BEGIN

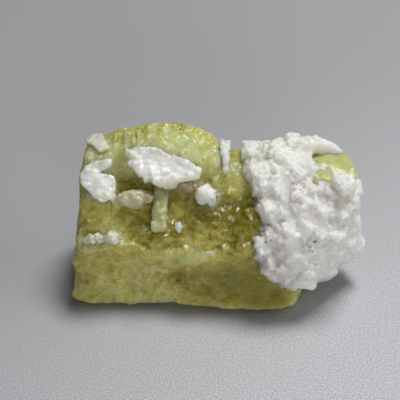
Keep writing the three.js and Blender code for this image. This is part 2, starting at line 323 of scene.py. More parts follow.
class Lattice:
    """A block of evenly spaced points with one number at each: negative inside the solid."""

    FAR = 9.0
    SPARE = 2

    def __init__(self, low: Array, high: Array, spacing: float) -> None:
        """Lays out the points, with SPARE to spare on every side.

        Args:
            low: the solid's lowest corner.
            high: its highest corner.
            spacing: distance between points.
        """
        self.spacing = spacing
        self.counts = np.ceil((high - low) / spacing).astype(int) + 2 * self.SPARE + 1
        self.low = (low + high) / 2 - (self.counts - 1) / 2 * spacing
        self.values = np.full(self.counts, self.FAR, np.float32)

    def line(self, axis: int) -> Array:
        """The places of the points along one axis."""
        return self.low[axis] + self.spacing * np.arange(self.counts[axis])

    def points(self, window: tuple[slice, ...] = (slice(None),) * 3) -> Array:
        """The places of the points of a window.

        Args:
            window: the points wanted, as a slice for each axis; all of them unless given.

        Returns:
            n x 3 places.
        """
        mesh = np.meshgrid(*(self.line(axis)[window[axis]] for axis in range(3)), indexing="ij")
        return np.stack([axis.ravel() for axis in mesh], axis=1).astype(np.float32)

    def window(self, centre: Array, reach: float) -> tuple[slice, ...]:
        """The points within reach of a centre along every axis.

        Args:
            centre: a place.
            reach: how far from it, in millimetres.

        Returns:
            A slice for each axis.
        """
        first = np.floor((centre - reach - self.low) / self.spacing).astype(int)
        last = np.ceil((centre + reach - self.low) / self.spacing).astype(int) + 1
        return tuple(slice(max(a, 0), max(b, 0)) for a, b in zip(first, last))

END

**DIRECTIONS**
Every line above should be written out again exactly as it stands.

**WRITTEN RESPONSE**
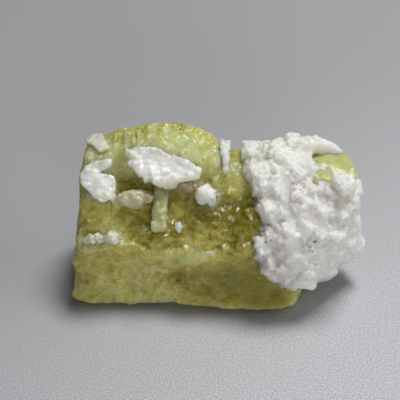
Keep writing the three.js and Blender code for this image. This is part 2, starting at line 323 of scene.py. More parts follow.
class Lattice:
    """A block of evenly spaced points with one number at each: negative inside the solid."""

    FAR = 9.0
    SPARE = 2

    def __init__(self, low: Array, high: Array, spacing: float) -> None:
        """Lays out the points, with SPARE to spare on every side.

        Args:
            low: the solid's lowest corner.
            high: its highest corner.
            spacing: distance between points.
        """
        self.spacing = spacing
        self.counts = np.ceil((high - low) / spacing).astype(int) + 2 * self.SPARE + 1
        self.low = (low + high) / 2 - (self.counts - 1) / 2 * spacing
        self.values = np.full(self.counts, self.FAR, np.float32)

    def line(self, axis: int) -> Array:
        """The places of the points along one axis."""
        return self.low[axis] + self.spacing * np.arange(self.counts[axis])

    def points(self, window: tuple[slice, ...] = (slice(None),) * 3) -> Array:
        """The places of the points of a window.

        Args:
            window: the points wanted, as a slice for each axis; all of them unless given.

        Returns:
            n x 3 places.
        """
        mesh = np.meshgrid(*(self.line(axis)[window[axis]] for axis in range(3)), indexing="ij")
        return np.stack([axis.ravel() for axis in mesh], axis=1).astype(np.float32)

    def window(self, centre: Array, reach: float) -> tuple[slice, ...]:
        """The points within reach of a centre along every axis.

        Args:
            centre: a place.
            reach: how far from it, in millimetres.

        Returns:
            A slice for each axis.
        """
        first = np.floor((centre - reach - self.low) / self.spacing).astype(int)
        last = np.ceil((centre + reach - self.low) / self.spacing).astype(int) + 1
        return tuple(slice(max(a, 0), max(b, 0)) for a, b in zip(first, last))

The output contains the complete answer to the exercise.